I. 1988 Second Avenue’s motion for summary judgment
A. Summary judgment dismissing the complaint
1988 Second Avenue met its prima facie burden of summary judgment dismissing the complaint as against it, based on plaintiff’s deposition testimony that she tripped and fell over a raised grating, and evidence that the grating was owned by someone else other than 1988 Second Avenue. At his deposition, Musthyala testified that the grates are owned by the NYCTA (Musthyala EBT at 71, line 24 through 72, line 12), and Jlelaty testified that Slattery Associates, the predecessor to Skanska, installed the grate in the late 60s, early 70s (Jlelaty EBT at 190, line 16 through 191, line 16).

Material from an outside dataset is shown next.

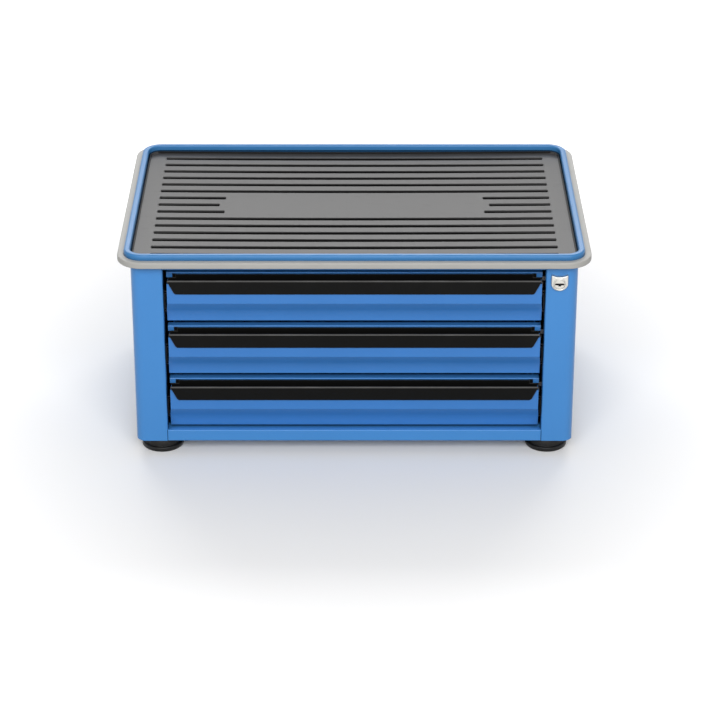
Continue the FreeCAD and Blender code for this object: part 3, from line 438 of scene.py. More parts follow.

The NYCTA does not dispute the evidence that it owns the grate at issue.
34 RCNY § 2-07 (b) imposes upon the owner of a cover or grating on a street a nondelegable duty of maintenance and repair of the cover or grating, as well as the area extending 12 inches from its perimeter (Roa v City of New York, 188 AD3d 504 [1st Dept 2020]; Storper v Kobe Club, 76 AD3d 426 [1st Dept 2010]; Hurley v Related Mgt. Co., 74 AD3d 648 [1st Dept 2010]). “There is nothing in Administrative Code § 7–210 to show that the City Council intended to supplant the provisions of 34 RCNY 2–07 and to allow a plaintiff to shift the statutory obligation of the [owner of the grates] to the abutting property owner” (Storper, 76 AD3d at 427). Thus, “34 RCNY 2–07(b) provides an exception to the landowner’s liability with respect to covers and their surrounding street areas” (Jones v Vornado New York RR One L.L.C., 223 AD3d 467, 468 [1st Dept 2024]).
In opposition, plaintiff argues that 1988 Second Avenue did not meet its prima facie burden because it did not address the issue of whether the use of the lot adjacent to the grate constituted a “special use” of the sidewalk. As plaintiff points out, Skanska used the lot to store equipment, including pick-up trucks and lumber (affirmation of plaintiff’s counsel in opposition at 15-18 [NYSCEF Doc. No. 99]).
The court rejects plaintiff’s argument that, in order to meet its prima facie burden, 1988 Second Avenue was required to affirmatively establish that it did not make special use of the grate that allegedly caused plaintiff to trip and fall. “The moving party need not specifically disprove every remotely possible state of facts on which its opponent might win the case” (Ferluckaj v Goldman Sachs & Co., 12 NY3d 316, 320 [2009]).
Additionally, plaintiff did not raise a triable issue of fact as to whether 1988 Second Avenue made special use of the grate.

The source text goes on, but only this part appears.